(Records from a dataset)
——————————
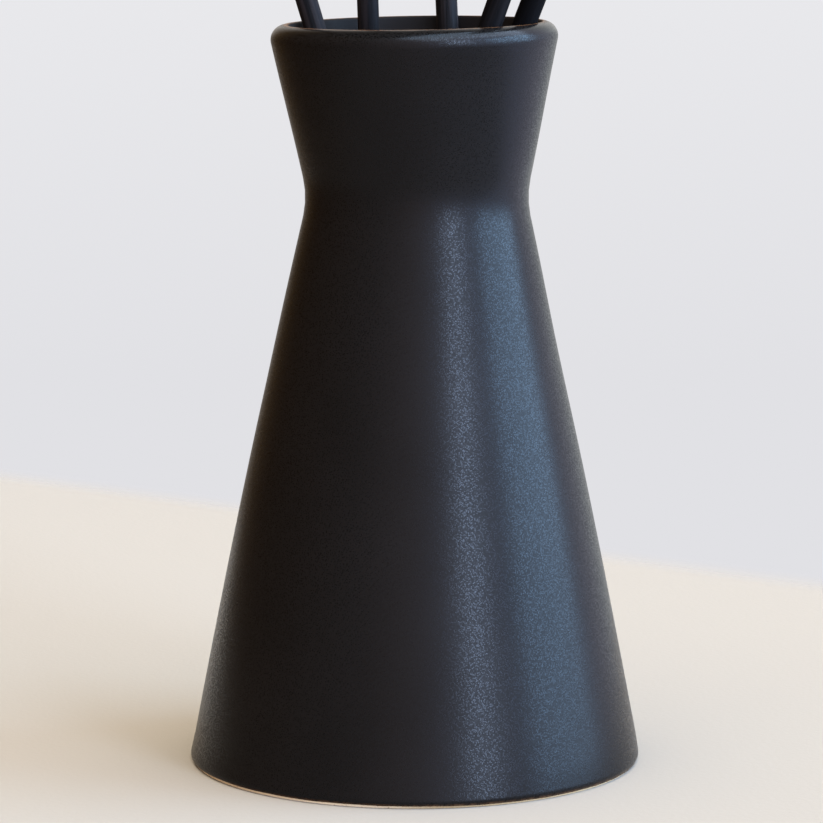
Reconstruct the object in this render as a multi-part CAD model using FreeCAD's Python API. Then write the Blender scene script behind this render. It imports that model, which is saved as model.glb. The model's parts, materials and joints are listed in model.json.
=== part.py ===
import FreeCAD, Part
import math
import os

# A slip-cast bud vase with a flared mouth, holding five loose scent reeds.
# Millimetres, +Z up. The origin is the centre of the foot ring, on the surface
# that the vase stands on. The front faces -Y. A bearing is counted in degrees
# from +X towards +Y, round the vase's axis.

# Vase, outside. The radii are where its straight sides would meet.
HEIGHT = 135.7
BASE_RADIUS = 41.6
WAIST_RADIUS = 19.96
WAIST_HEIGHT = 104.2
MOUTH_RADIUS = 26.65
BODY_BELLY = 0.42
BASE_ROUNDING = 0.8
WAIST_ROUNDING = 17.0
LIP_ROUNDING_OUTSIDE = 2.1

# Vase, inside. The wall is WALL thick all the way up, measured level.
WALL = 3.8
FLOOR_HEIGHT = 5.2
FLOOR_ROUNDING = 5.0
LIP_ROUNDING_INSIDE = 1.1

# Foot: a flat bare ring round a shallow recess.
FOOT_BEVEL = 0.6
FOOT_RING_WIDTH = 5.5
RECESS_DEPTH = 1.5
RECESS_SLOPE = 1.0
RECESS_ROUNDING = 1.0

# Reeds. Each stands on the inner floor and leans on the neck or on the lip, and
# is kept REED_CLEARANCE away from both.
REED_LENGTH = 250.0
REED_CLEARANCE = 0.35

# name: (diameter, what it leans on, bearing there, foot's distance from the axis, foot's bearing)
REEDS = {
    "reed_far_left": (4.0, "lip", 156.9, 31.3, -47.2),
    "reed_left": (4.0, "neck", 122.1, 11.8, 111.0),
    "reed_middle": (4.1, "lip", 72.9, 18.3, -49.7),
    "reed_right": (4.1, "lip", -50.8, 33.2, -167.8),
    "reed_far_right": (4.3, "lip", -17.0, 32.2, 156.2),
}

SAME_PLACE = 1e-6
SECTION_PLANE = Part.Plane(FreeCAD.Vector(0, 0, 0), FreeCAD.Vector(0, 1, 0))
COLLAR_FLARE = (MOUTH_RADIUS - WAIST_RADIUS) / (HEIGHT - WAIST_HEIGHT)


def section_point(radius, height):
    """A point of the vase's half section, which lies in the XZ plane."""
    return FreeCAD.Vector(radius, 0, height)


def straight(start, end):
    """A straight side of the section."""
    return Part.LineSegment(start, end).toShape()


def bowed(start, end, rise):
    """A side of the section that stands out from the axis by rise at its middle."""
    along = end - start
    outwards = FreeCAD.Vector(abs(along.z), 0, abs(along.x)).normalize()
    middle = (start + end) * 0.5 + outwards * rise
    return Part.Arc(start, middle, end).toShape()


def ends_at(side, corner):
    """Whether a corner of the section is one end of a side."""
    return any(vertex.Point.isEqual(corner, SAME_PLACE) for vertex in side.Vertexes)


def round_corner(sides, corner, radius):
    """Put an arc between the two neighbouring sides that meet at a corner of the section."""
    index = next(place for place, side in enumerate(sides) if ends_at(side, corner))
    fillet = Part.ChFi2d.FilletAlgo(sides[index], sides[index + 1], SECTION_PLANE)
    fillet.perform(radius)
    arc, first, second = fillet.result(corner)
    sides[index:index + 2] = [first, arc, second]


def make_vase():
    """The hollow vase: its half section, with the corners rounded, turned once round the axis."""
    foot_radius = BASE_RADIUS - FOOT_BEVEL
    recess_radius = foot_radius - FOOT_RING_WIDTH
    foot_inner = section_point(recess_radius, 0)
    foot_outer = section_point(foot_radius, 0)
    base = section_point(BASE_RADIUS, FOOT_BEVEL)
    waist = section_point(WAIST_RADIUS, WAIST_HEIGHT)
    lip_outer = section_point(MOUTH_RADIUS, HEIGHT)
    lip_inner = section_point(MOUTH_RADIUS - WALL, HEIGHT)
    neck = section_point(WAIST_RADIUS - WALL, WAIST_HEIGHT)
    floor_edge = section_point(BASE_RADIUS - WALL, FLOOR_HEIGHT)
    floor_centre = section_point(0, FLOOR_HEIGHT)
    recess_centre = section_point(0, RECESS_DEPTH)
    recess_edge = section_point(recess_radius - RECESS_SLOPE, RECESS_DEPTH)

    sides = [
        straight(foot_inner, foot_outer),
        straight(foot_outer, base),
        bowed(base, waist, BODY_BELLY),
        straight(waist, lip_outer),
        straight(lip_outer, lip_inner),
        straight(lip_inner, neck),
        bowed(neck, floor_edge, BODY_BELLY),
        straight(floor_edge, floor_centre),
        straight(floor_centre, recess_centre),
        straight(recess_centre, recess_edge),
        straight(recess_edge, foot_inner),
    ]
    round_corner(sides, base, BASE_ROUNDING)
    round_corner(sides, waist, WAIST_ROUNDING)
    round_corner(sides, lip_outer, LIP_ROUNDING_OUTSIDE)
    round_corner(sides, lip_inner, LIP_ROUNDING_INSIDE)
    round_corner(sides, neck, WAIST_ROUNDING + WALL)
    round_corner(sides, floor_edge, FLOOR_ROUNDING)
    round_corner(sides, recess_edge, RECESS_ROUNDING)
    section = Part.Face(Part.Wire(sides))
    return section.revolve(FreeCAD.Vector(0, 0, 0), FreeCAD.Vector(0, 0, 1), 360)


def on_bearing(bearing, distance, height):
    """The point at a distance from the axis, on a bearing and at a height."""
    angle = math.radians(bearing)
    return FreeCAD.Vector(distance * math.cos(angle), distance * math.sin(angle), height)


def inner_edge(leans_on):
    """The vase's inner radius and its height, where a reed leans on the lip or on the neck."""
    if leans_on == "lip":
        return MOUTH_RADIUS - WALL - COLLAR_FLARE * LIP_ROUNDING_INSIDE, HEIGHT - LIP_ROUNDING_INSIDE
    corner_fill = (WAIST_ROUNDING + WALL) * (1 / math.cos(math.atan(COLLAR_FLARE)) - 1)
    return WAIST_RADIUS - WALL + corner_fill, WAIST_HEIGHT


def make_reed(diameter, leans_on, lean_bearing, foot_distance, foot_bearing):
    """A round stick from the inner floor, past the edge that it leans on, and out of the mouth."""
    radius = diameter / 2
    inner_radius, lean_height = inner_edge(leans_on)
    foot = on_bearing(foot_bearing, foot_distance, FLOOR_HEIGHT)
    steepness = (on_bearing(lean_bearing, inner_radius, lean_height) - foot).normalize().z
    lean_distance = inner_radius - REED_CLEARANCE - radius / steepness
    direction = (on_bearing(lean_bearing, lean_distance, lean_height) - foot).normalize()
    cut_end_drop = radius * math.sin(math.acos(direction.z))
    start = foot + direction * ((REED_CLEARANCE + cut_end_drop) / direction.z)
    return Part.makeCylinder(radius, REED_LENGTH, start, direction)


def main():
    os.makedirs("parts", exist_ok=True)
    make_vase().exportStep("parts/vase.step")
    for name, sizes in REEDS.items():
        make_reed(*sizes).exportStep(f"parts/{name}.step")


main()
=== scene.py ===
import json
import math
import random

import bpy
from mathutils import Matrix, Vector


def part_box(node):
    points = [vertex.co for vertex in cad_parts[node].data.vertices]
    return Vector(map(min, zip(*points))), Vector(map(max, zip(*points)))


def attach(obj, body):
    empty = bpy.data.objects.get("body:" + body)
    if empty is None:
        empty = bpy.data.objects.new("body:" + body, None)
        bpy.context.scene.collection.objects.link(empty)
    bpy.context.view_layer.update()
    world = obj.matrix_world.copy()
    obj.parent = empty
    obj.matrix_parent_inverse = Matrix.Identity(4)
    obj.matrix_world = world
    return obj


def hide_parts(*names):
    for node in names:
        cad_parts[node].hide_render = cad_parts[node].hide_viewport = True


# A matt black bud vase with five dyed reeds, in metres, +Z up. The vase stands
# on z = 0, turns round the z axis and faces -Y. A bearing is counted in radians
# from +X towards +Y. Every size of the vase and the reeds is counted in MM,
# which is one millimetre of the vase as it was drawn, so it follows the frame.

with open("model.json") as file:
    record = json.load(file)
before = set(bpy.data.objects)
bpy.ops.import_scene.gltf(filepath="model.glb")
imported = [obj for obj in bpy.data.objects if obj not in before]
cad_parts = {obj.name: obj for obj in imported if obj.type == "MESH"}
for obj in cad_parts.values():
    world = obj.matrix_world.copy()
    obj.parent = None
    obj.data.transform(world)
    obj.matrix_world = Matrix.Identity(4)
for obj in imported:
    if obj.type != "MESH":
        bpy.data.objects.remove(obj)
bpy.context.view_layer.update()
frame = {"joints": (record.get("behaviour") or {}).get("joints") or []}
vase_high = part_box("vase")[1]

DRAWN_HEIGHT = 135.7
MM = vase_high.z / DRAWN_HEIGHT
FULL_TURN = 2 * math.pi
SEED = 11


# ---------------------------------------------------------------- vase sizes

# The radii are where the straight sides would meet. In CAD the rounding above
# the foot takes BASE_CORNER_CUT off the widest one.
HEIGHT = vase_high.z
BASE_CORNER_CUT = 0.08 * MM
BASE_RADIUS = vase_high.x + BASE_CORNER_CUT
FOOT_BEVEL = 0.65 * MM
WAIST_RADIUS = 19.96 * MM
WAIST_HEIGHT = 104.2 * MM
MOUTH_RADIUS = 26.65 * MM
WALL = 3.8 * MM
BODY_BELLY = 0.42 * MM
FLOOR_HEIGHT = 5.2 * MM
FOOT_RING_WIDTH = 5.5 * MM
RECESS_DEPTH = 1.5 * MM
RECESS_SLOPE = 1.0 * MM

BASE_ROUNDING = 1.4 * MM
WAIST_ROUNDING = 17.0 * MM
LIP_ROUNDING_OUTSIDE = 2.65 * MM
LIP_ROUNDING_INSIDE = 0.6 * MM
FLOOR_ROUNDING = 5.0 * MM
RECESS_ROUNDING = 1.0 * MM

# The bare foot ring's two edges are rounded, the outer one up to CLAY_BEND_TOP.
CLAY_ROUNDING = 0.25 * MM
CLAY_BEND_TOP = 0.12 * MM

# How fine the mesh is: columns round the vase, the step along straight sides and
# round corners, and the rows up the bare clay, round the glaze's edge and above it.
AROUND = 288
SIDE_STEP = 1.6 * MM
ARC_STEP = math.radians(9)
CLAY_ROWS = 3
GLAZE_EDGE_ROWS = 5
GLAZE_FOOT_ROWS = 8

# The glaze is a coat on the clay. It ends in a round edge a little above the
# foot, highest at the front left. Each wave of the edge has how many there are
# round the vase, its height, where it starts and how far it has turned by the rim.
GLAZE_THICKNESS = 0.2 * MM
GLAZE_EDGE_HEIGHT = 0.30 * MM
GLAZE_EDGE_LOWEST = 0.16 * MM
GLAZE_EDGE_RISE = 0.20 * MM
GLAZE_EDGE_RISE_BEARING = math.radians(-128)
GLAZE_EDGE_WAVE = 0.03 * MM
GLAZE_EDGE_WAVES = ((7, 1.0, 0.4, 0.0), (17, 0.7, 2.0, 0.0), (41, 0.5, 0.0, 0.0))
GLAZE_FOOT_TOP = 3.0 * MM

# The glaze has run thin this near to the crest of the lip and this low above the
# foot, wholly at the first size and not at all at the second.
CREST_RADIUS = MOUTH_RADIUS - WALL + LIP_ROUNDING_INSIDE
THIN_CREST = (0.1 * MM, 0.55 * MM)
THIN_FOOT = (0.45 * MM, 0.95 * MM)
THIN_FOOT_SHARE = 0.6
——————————
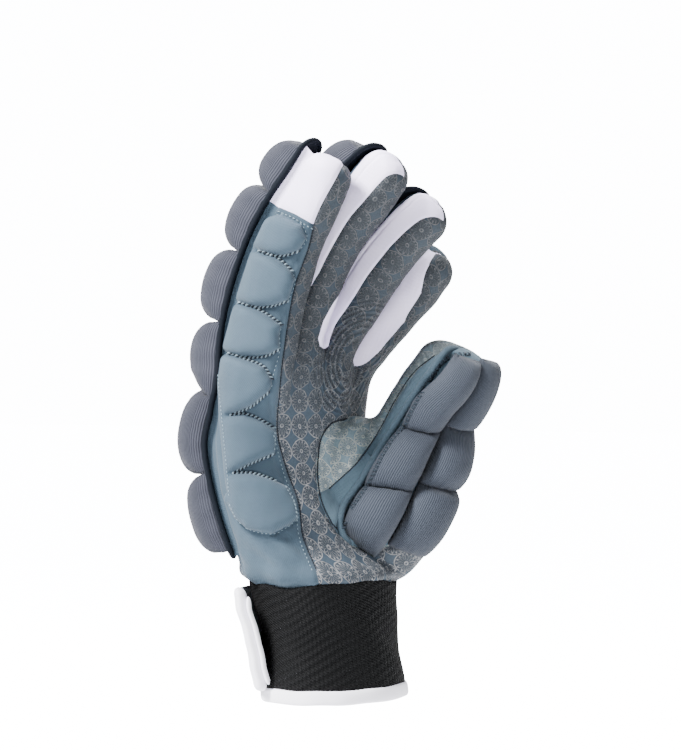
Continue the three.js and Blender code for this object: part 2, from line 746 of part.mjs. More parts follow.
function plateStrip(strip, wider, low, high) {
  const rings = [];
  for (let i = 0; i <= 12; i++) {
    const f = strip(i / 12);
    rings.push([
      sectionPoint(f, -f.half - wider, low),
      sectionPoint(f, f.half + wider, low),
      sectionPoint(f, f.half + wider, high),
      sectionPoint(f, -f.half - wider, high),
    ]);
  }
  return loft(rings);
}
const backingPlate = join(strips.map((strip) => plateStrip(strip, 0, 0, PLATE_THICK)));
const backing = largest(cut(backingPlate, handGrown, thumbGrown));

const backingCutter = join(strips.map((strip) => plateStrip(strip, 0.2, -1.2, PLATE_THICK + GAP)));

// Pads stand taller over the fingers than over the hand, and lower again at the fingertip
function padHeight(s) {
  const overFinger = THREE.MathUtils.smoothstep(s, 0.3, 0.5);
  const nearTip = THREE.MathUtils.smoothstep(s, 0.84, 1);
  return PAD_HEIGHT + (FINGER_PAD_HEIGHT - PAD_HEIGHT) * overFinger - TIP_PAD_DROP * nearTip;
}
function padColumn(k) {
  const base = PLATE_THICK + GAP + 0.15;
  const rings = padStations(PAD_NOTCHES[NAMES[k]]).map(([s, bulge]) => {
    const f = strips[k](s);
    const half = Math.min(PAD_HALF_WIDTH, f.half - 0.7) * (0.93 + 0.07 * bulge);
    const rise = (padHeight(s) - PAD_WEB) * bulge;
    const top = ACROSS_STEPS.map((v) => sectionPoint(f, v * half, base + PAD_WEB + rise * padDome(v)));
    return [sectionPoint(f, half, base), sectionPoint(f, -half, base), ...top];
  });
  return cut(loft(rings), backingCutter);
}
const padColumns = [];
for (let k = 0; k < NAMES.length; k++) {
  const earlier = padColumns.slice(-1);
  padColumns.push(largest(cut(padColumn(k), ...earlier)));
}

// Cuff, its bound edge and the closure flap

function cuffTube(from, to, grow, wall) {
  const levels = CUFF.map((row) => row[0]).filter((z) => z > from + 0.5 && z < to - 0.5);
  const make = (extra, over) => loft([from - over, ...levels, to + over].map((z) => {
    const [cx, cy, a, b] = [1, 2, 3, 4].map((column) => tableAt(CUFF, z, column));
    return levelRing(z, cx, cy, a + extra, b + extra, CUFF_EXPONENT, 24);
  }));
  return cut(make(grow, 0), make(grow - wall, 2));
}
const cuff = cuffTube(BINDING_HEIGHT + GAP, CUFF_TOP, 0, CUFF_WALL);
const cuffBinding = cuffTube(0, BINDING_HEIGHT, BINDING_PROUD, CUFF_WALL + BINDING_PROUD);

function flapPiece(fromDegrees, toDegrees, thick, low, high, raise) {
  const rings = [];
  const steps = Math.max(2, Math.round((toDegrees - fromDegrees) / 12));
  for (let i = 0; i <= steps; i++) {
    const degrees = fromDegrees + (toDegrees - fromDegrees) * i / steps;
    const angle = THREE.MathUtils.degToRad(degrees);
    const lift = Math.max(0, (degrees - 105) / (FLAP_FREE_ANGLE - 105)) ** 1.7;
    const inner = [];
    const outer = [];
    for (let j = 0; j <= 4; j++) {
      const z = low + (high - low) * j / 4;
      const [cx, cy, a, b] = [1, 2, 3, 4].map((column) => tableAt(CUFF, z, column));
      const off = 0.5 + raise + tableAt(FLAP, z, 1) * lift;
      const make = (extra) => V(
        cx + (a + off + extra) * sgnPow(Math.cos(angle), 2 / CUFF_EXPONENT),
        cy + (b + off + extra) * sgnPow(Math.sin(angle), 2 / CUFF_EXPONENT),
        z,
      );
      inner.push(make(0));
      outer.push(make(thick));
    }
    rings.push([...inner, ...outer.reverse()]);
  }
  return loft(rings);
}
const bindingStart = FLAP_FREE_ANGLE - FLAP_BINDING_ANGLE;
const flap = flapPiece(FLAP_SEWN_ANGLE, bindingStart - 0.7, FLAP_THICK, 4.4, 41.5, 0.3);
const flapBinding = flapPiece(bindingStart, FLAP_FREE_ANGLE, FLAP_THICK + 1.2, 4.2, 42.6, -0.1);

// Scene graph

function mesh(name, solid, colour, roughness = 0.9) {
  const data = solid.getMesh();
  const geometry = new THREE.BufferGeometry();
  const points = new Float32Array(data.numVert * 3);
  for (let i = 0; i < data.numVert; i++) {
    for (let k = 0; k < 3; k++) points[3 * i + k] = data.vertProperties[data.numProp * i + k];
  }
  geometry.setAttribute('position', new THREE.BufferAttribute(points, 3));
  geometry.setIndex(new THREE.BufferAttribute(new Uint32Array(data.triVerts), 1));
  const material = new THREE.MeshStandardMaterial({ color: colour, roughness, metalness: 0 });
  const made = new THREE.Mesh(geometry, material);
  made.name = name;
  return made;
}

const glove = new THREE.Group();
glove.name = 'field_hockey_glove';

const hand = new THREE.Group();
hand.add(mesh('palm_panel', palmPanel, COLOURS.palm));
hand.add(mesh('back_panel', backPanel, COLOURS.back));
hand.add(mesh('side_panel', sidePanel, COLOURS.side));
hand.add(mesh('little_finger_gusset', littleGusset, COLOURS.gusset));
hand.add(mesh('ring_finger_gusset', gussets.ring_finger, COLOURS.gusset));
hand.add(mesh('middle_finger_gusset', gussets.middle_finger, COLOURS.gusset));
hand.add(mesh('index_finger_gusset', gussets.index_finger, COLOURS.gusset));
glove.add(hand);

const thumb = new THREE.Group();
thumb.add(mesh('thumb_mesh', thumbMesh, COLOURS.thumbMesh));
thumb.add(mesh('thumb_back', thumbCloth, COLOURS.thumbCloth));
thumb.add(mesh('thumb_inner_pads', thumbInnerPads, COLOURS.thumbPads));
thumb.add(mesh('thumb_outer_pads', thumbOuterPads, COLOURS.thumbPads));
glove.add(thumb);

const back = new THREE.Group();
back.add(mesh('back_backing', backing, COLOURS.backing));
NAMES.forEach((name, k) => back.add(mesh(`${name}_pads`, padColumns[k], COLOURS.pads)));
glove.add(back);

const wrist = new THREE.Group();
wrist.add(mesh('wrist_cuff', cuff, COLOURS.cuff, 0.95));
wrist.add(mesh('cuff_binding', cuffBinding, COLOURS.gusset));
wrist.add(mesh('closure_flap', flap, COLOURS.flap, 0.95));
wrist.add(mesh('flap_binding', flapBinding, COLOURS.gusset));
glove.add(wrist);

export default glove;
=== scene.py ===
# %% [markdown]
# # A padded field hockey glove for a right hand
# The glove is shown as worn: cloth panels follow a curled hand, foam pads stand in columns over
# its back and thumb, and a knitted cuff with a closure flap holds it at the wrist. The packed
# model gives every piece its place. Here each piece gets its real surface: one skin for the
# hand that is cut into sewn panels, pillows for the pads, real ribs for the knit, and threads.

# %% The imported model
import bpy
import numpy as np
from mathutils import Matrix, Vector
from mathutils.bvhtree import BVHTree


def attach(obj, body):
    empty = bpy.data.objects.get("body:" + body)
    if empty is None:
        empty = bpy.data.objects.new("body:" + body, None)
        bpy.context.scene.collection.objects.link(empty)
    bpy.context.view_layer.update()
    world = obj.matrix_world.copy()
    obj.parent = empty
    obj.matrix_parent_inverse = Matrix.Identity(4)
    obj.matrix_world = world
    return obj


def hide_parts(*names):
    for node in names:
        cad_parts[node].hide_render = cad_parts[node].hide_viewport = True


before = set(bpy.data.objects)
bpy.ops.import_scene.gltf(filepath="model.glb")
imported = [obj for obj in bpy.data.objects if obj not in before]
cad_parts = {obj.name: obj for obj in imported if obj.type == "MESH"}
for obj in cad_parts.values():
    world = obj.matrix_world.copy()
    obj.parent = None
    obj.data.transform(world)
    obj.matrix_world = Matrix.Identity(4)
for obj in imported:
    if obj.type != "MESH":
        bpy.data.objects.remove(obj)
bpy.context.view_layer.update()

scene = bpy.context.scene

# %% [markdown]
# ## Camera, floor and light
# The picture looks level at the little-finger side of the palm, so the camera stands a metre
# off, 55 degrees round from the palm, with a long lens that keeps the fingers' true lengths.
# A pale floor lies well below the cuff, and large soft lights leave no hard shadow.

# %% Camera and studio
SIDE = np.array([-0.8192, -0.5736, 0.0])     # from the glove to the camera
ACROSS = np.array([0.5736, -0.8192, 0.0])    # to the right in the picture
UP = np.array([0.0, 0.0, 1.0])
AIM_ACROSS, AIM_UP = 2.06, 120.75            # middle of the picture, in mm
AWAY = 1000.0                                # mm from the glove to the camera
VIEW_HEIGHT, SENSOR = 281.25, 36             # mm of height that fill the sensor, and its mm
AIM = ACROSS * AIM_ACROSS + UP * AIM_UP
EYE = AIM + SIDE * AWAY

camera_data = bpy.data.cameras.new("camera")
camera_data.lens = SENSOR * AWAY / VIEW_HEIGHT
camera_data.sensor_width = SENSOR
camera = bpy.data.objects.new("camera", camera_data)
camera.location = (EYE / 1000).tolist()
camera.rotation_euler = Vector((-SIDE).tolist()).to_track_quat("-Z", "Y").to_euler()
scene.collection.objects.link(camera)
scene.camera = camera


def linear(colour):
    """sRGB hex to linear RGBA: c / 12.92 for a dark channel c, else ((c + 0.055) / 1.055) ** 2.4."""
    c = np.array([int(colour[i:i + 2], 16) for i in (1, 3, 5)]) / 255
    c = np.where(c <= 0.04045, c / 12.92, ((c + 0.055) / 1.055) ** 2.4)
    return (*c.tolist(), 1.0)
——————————
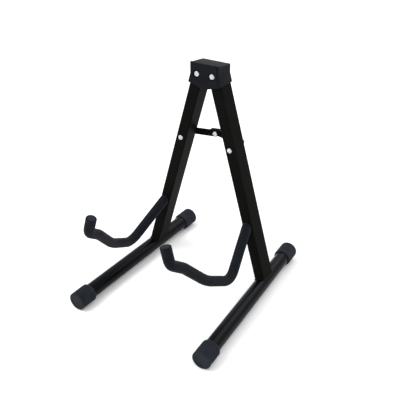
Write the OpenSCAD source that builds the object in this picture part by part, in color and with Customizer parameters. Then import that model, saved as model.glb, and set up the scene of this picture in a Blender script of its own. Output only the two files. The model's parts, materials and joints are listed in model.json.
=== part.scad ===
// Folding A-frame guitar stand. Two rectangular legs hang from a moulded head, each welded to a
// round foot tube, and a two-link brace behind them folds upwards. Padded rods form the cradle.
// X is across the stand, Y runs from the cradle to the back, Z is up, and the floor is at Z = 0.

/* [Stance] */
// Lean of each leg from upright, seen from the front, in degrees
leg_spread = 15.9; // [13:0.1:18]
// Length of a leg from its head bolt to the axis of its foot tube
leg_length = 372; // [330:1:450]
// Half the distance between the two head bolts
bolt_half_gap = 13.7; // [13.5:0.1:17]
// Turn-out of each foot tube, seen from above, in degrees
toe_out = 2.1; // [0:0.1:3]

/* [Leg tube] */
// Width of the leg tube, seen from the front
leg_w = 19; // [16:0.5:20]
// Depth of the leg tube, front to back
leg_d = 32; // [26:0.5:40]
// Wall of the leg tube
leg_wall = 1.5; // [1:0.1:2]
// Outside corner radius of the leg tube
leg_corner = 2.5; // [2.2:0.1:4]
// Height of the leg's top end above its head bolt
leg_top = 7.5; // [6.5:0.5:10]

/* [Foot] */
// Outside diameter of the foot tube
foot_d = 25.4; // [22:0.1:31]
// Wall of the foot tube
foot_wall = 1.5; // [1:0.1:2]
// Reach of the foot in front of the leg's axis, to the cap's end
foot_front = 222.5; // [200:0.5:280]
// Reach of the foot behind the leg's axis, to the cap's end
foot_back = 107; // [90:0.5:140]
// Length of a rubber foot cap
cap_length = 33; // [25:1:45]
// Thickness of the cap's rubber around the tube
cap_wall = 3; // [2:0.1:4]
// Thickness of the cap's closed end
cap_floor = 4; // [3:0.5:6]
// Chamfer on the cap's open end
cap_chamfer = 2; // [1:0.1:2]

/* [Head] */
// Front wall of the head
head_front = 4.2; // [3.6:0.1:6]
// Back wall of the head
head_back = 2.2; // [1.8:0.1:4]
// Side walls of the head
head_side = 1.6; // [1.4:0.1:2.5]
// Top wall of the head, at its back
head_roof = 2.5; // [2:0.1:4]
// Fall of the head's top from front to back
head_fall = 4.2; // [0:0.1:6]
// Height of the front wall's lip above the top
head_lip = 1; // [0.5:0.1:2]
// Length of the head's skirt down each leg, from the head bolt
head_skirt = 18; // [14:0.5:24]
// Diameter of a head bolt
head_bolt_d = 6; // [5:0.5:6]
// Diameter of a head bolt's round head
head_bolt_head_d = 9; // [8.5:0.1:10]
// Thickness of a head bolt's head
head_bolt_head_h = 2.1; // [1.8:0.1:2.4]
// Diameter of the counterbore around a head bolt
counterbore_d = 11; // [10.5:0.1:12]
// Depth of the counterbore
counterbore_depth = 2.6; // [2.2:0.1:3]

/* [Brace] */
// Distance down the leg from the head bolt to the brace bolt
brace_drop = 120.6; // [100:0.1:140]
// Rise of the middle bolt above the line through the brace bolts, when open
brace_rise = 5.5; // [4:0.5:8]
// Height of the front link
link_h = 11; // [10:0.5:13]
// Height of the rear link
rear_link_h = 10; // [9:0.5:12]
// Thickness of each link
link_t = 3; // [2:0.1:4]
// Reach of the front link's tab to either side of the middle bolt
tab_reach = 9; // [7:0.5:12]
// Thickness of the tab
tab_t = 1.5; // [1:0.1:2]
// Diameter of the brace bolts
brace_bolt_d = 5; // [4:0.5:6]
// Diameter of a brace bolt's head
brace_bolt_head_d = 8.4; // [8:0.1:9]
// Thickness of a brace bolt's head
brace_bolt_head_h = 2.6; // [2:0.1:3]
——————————
DIRECTIONS - Extract from the records above the lines from the one containing "wrist.add(mesh('cuff_binding', cuffBinding, COLOURS.gusset));" to the one containing "from mathutils.bvhtree import BVHTree", both lines included, exactly as they appear and with nothing else.

EXERCISE ANSWER -
wrist.add(mesh('cuff_binding', cuffBinding, COLOURS.gusset));
wrist.add(mesh('closure_flap', flap, COLOURS.flap, 0.95));
wrist.add(mesh('flap_binding', flapBinding, COLOURS.gusset));
glove.add(wrist);

export default glove;
=== scene.py ===
# %% [markdown]
# # A padded field hockey glove for a right hand
# The glove is shown as worn: cloth panels follow a curled hand, foam pads stand in columns over
# its back and thumb, and a knitted cuff with a closure flap holds it at the wrist. The packed
# model gives every piece its place. Here each piece gets its real surface: one skin for the
# hand that is cut into sewn panels, pillows for the pads, real ribs for the knit, and threads.

# %% The imported model
import bpy
import numpy as np
from mathutils import Matrix, Vector
from mathutils.bvhtree import BVHTree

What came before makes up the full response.